Just as events give value and power to the places where they occurred, places give power and value to new events held on their ground.  Glen Beck’s recent scheduling of his conservative rally at the Washington Monument on the anniversary of Dr. King’s I Have a Dream rally and speech is a case in point.  Simply by choosing that particular place and that particular date, Beck gave his rally and by extension his viewpoints added value in the perception of audiences.  He, in effect, guaranteed that he would have an audience by co-opting the sense of place that the Washington Monument and the date of Dr.
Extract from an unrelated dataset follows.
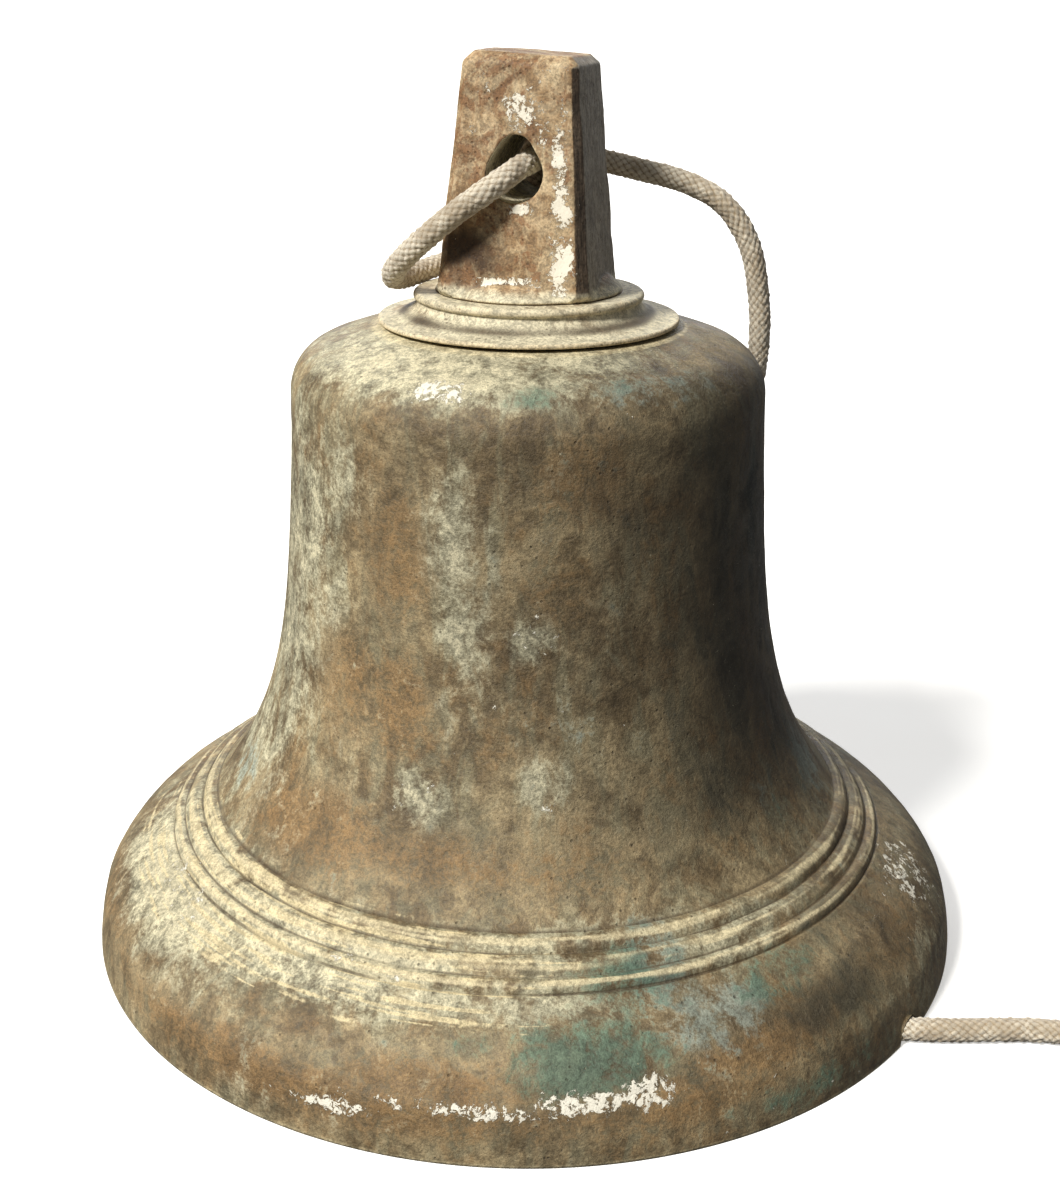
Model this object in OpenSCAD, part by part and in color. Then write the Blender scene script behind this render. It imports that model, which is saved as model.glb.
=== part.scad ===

King’s speech have with American audiences.  Another recent example of the power of sense of place can be seen in the Islamophobia stemming from the proposed building of a new mosque near the Twin Towers site in New York.  The site of the proposed mosque is two blocks away from the Twin Towers site/memorial and is in the legal sense a non-issue and a geographically a New York issue, but the site’s power over memory is so strong that politicians across the country are using the issue in their campaigns. 

Understanding the power that sense of place wields is especially important to those practicing public history.  As public historians mediate between academic and public, there are many opportunities to encourage and discourage projects, programs, and uses of historic places.  As the Glen Beck rally, the mosque turmoil and the equestrian statue in El Paso so aptly demonstrate, for every historical place there are many perceived senses of value and senses of history.   What is joyous and affirming for one group is hateful and disrespectful to another.  It is the public historian’s lot to try and mediate the history of all groups into the larger history of us all.  

Monday, August 30, 2010

Hello

Hello Prof. Koslow (and others!)

Never built a blog before -- totally new experience.  So far so good.